March 11

Healthy, Wealthy, and Wise: Living Ethically in the Light of the Bible

Reading schedule

Matthew 22:15-22; Romans 6:1-11; Psalm 61; Numbers 11-14

This section in Numbers begins with an unusual expression that literally means ‘the people became as complainers of evil’ (11:1). No specific complaint is given, suggesting that this phrase introduces a series of episodes about ungrateful complaining. Several instances reveal a God who provides for their needs, but also punishes the ungrateful complainers. Finally, the people are shown the land promised by God, but decide it would be too difficult to take possession of it. They start complaining that their women and children will be taken as plunder if they attack the land (Numbers 14:3). For the sake of their children they claim they would be better off going back to Egypt.

God reacts by declaring he will destroy the people and start a new nation with Moses (Numbers 14:12). Moses appeals for mercy based on God’s own description of himself in Exodus 34:6-7. He is loving and forgiving, yet Moses also brings up that God cannot leave the guilty unpunished. Grace and justice often seem to be at loggerheads. Then Moses brings up the very difficult expression that God will punish the children for the sin of their parents to the third and fourth generation (Numbers 14:18). This seems completely wrong, if not abhorrent. How could a loving God do that?

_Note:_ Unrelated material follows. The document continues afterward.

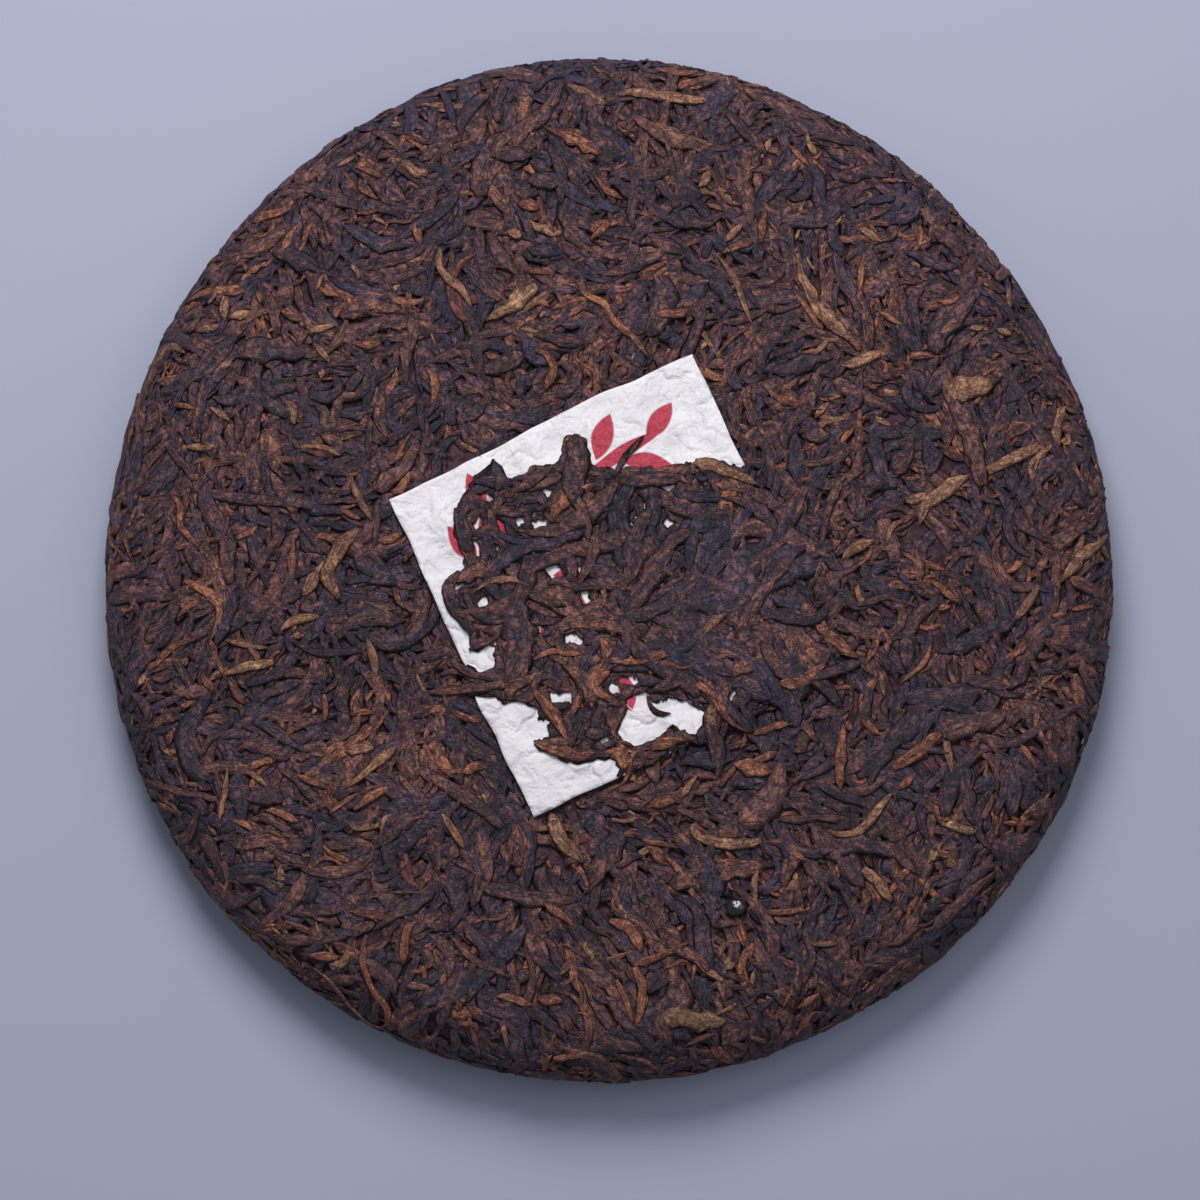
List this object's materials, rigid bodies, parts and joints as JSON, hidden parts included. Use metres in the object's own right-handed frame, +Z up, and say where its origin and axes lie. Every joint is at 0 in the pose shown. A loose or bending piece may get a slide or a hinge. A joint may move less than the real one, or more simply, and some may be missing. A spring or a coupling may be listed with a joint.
{
  "type": "ripe pu-erh tea cake",
  "caption": "Pressed round cake of ripe pu-erh tea leaves lying on its dimpled back, with a square white paper ticket half buried under leaves in its domed front.",
  "frame": {"origin": "middle of the part's box at the height of the flat foot ring that it rests on", "axes": "+Z points up out of the domed front with the ticket, +Y to the top of the front as it is displayed, +X to its right"},
  "size_m": [0.196, 0.2028, 0.0246],
  "materials": {
    "pressed_tea": "dry pressed tea leaves, dark purple-brown with tan and reddish strips, matt with a faint sheen",
    "ticket_paper": "thin white rice paper, fibrous and wrinkled, with plain red marks"
  },
  "bodies": {
    "root": {"tea_cake": "pressed_tea", "ticket": "ticket_paper"}
  },
  "joints": []
}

This phrase is a common Semitic expression that denotes continuity. The Hebrew word translated punishment also means the physical consequences of sin. In the immediate context, having refused to enter the promised land, God punishes the adults by saying they will never enter the land but will die wandering in the wilderness. God notes that their children will bear the consequences of their parents’ sin (Numbers 14:31-33). The children will now spend forty years herding flocks in the wilderness until all their rebellious parents have died. Likewise, some of our sinful behaviours have consequences that impact our children and future generations.

Such observations led to a proverb in Israel: ‘The parents eat sour grapes, and the children’s teeth are set on edge’ (Ezekiel 18:2; Jeremiah 31:29-30). The idea had gone beyond children suffering consequences to the belief that children were guilty of their parents’ sins. Ezekiel 18 is an extensive denial of this. Each person is responsible for the guilt of his or her own sin. God made it clear that in punishment for sin, individual responsibility applies (Deuteronomy 24:16). ‘The soul who sins is the one who will die. The son will not share the guilt of the father’ (Ezekiel 18:20). Jesus likewise affirmed that God does not punish children for their parents’ sin (John 9:3).

Ezekiel brings this issue back to God’s character. In verse 23, God asks, ‘Do I take any pleasure in the death of the wicked?’ He declares that he is just, but desires that all would come to him and live. This brings us back to the more complete idiom about the sins of parents. The expression in Numbers 14 (and Exodus 34:7 and Deuteronomy 5:9) is a condensed version of that in Exodus 20:5-6. The troubling aspect is only half the idiom. The consequences of sin for those who hate God go on for four generations, but his kindness to those who love him extends for a thousand generations. God’s grace and mercy are vastly more extensive than the consequences of sin. Rebellion and sin must be judged, but God’s love is greater and he wants to give us a new heart and a new soul (Ezekiel 18:31).

The Israelites in Numbers 14 claimed were seeking the best for their children by going back to Egypt. They forgot that the Egyptians had been killing their sons, working their men to death, and leaving their women and children highly vulnerable. Going back to Egypt would not have been good for them or their children. The best way to protect our children is to walk with the Lord and live within his will. That gives God the opportunity to show love for a thousand generations (Exodus 20:6).